150th Anniversary of Helium gives us an Amazing Opportunity to have a look at its Numerous Benefits

150th Anniversary of Helium gives us an Amazing Opportunity to have a look at its Numerous Benefits

Critical medical applications like NMR and MRI were simply impossible without the second most abundant element of the universe.

Helium was discovered by Jules Janssen, a French Astronomer, on 18th August 1868. He found this noble gas during a total solar eclipse and gave it the name ‘Helium’ after the source of its discovery, the Helios (Sun). Since then, the usage of this gas has certainly come a long way in the last 150 years. From the manufacturing process of cell phones to the field of astrophysics, Helium has acquired the status of an essential commodity. The reports of helium shortage have been surfacing for quite some years now. Although there is only a small quantity of this gas on our planet, we can hardly do anything about it. The lightness of its nucleus means that the gravity of Earth cannot hold it. As a result, it is wiped away by the solar wind after entering the atmosphere of our planet.

The molecule of Helium is the smallest among all the noble gases yet it brings quite a lot of advantages to humankind. The first and foremost feature which makes it incredibly useful for humanity is its stability. Similarly, it is non-poisonous, non-flammable, chemically inert, and can stay in a liquid state for temperatures as low as -267o C (it has a boiling point of -268o C). The fact that no other material offers these benefits makes Helium an irreplaceable commodity for many industrial applications. Without a whisker of a doubt, the most important advantage of Helium is its use in the medical imaging industry.

The fields of the Magnetic Resonance Imaging (MRI) and the Nuclear Magnetic Resonance (NMR) cannot survive with the ultra-low boiling point that this noble gas has to offer. The devices of both of these revolutionary technologies are used to image the human body which is not possible without a superconducting material which can remain stable at -267o C. Basically, an enormous magnetic field is required for these imaging techniques which cannot be achieved with conductors as they resist the flow of electrons through them. All the electronic devices we use at our homes, schools, and offices waste energy due to these restrictive forces. This is where a superconductor comes to our aid but it needs an incredibly low temperature to function properly and Helium offers just that.

When the critical temperature condition of a special superconducting material is met at -267o C, extremely high currents are pumped into the coil wound around that superconductor. The ‘Bitter Superconducting Magnet’, which is located in the U.S. National High Magnetic Field Laboratory at the University of Florida, has been able to produce the largest stable magnetic field till now. It generated a magnetic field of 450,000 Gauss which is 1.5 million times more than the magnetic field of the Earth.

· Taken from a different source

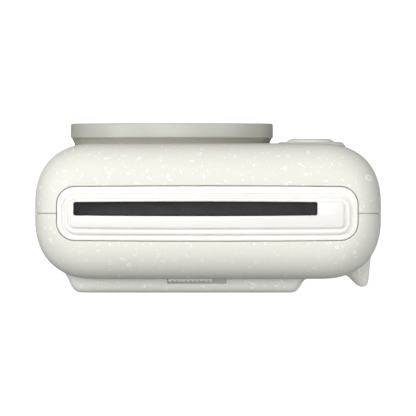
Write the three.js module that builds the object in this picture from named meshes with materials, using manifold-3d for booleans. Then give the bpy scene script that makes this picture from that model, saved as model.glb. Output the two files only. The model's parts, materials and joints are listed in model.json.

The researchers at the Colorado State University used NMR to pattern the physical properties of the new material discoveries they made at their lab. Some of these materials turned into recyclable structures while others are being used as antibiotics. Having said that, the method (NMR) they used cannot exist without the presence of Helium and things don’t seem to be changing, any time soon, in this regard. The positive thing in this context is that scientists have finally realized the importance of this noble gas and are now trying to maintain sufficient reserves of Helium. They mentioned that the techniques of recycling Helium before it escapes into space and search for finding new reserves show that the intent is there. However, all of these measures require an ample amount of time and money to progress efficiently.

In addition to this massive application, Helium is used in high-tech manufacturing, welding, fiber optic cables, testing of rocket engines, magnets in particle accelerators, chips of our cell phones, and defensive technologies. The reliance of humanity on this stable noble gas is quite evident from these applications and we must strive even harder to locate more sources of this precious resource. At the same time, we must discover improved strategies of recycling to minimize the cost associated with this process.